3. The proposed revisions to performance-based actions are nothing more than an “end run” around employee rights and a chance to improve during the so-called “opportunity period.” As a federal employee, I agree that position standards and attainment of critical performance elements are extremely important. But the proposed rule gives no consideration to assisting an employee to attain fully successful performance or to the fact that the opportunity period must be genuine and meaningful.

The requirement of a reasonable opportunity to improve is an important statutory requirement. OPM may not eliminate or modify this requirement by regulation. Yet, the proposed rule makes a mockery of the “opportunity period” by jettisoning well-established practices and essentially discouraging the use of objective standards and improvement plans. The result will be the granting of almost unfettered discretion to supervisors in determining what constitutes an adequate “opportunity period” once the 30-day notice has been issued. OPM must acknowledge, clearly, that a reasonable opportunity to improve is a substantive, statutory right that may not be diminished by regulation.

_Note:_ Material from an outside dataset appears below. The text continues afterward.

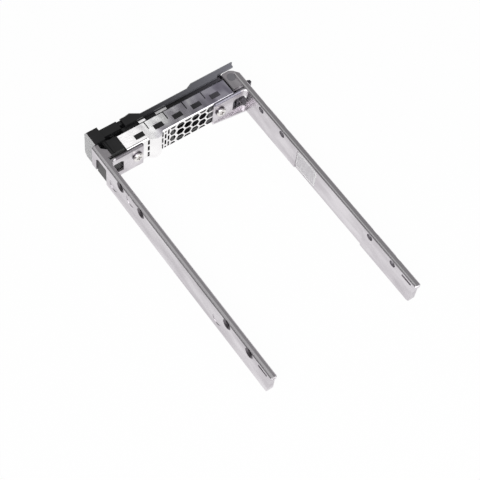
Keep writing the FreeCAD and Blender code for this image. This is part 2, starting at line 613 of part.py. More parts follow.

4. The prohibition on use of settlement agreements (“clean record agreements”) will only lead to   bitter and contentious disputes. Unless some provision for settlement or informal resolution of disputes is provided, members of my bargaining unit will have little choice but to pursue arbitration or litigation. I strongly urge the proposed rule be amended to provide for cancellation of a proposed action as part of a settlement agreement, so long as no final agency action has been taken. This will help resolve 90% of disputes without resorting to more legal processes.

For all the reason stated above, I urge OPM to withdraw the proposed rule and consider more reasoned approaches to addressing employee probation, performance and disciplinary issues.